At the time, La Bella Italia did not exist – at least not as more than a geographical region. Europe’s favourite boot was a collection of fiercely independent and competitive city states constantly at war with each other. And where there are miniature wars brewing, there one needs a mercenary army or two, right?
The pope, Innocent VI, actively participated in brokering the contract that finally rid Avignon of the mercenaries. He convinced the Marquis of Monferrato to hire the White Company and use them to smite the hated Visconti, rulers of Milan, hard. As the pay was good, the White company gladly went, stopping only to set half of Marseilles on fire as one final coda to their long, unwelcome stay in France.
I suspect the White company was lured by more than the pay: at the time, the Italian city states were the Promised Land to many of their fellow Europeans. Lands of plenty, of culture, of a benign climate, the Italian city states beckoned with the promise of a delightful place to retire – supposing you were rich enough. Not that much different from today, come to think of it, given how many of the truly well-off acquire a villa in Tuscany in which to spend the sunset years of their lives…
By the early 1360’s, Hawkwood had assumed control over the White Company, despite being illiterate. Not that being incapable of reading was much of an issue for the captain-general, as the White Company boasted an excellent administrative system, complete with own lawyers, clerks and purchasers. Other than the fighting men, the company also had its fair share of priests, prostitutes and physicians – plus a minor army of servants.
The White Company was not named for the innocence of its members, but rather for the uniform worn by the soldiers. In white (most impractical one would think) and with selected pieces armour polished until they glittered like mirrors, these mercenaries exuded a certain style. (Mercenaries depended on speed, so very few of them wore full body armour, choosing instead whatever piece they felt suited their needs best) Accompanied by a bevy of pages, the mercenaries rode from battlefield to battlefield, but often dismounted to fight on foot, assuming a hedgehog formation that bristled with lances. Pitted against the mostly civilian militia of the various city states, the White Company’s hardened soldiers generally came out the victors, leaving a trail of blood and suffering in their wake.
The English mercenaries quickly acquired a reputation for ruthlessness and efficiency. Spawn of the devil, some of their reluctant hosts would mutter, Son of Belsebub they whispered behind Hawkwood’s back. Not that he cared: after having spent some years fighting the Milanese Visconti on behalf of the pope, the company then spent the coming decade shifting allegiances depending on who dangled the biggest purse before Hawkwood’s nose. From having fought for Monferrato, the company ended up fighting against him at the Visconti’s side, and they were sometimes on the papal side of the constant conflicts, at others on the side of one city state or another. With time, Hawkwood acquired the reputation of being a mercenary one could trust (well…) which put him in the agreeable position of being able to pick and choose.
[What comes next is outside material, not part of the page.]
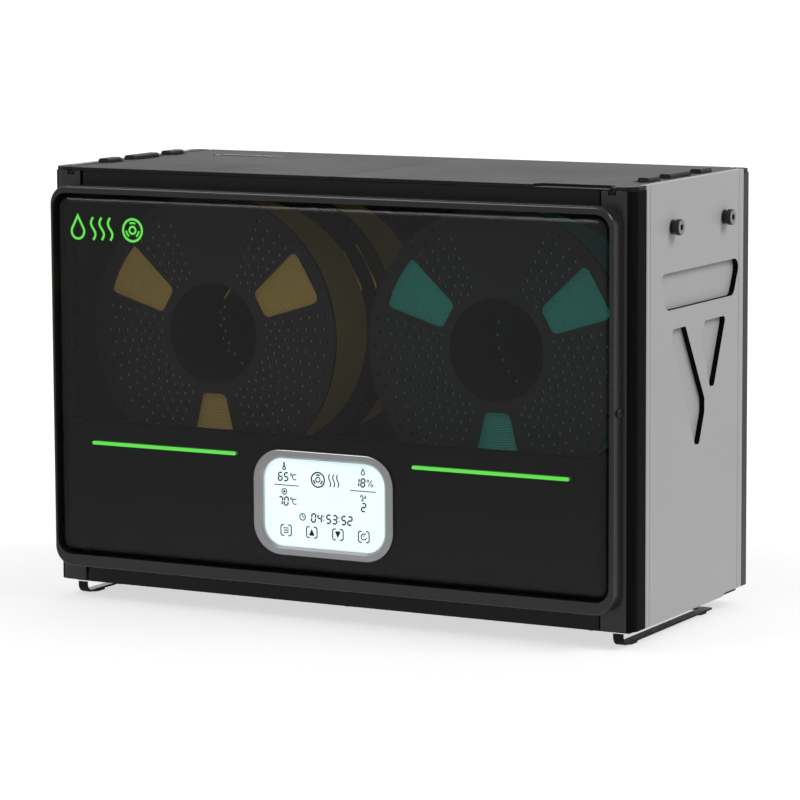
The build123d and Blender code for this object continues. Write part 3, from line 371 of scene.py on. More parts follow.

After close to two decades in Italy, most of that time spent fighting for one side or the other, Hawkwood decided it was time to settle down. By now, he was well into his fifties, and when he was offered one of the illegitimate Visconti daughters as a bride he gladly accepted before resigning from his mercenary gig and moving to Florence – a mortal enemy of the Milanese – in 1377, assuming command of this city’s defences. One suspects that must have put something of a strain on his marital relations.
There may have been another reason for Hawkwood’s decision to leave the hire-a-fighting man business, and that reason is spelled Cesena. Hawkwood lived by his sword and his skill as a soldier, and it is difficult for a man to spend his whole life fighting and come out untarnished. In Hawkwood’s case, his huge blemish is the massacre of Cesena in 1377. At the time, Hawkwood was serving the pope, and it was Robert, Cardinal of Genoa, who insisted all the inhabitants of this little town be put to the sword. Approximately 5 000 civilians lost their lives in that blood bath, and it would seem Hawkwood was quite disgusted by the entire matter. Whatever the case, he never actively fought for the pope again…
Anyway, from 1377 and onwards, Hawkwood was the effective commander-in-chief of the Florentine forces. And in 1390 he defended Florence against the expansive ambition of the Visconti by defeating the Milanese forces, thereby saving the fiercely independent Florence from the fate worse than death of becoming a Milanese vassal state.
That, of course, is why John Hawkwood ended up commemorated in the Basilica, while Dante wasn’t. Not that strange, when one considers the fact that whatever great literary masterpieces he created, that Aligheri dude never lifted a finger in defence of his city. Why should he? That’s what mercenaries were for, right?
In actual fact, John had no intention of being buried in Florence. He wanted to return home, and spent his last few years planning his move. Unfortunately for him, he died before he could realise his dream of going home. As some sort of compensation, he got a magnificent funeral in Florence, although likely he was entirely unaware of the honours heaped upon his dead body.
At the time of his death, Hawkwood was a major celebrity which was why, in 1395, Richard II requested that his body be returned to England. The Florentine authorities acquiesced. Whether this happened or not remains an open question, but by now John Hawkwood probably no longer cares where his mortal remains lie buried.
As to his spirit, I dare say it hovers over the rolling hills of Tuscany, but now and then his restless soul probably dives down to inspect that seven metre high mural of himself and howls with laughter. After all, whatever else he was, John Hawkwood was not a man who deserved to be commemorated in a church!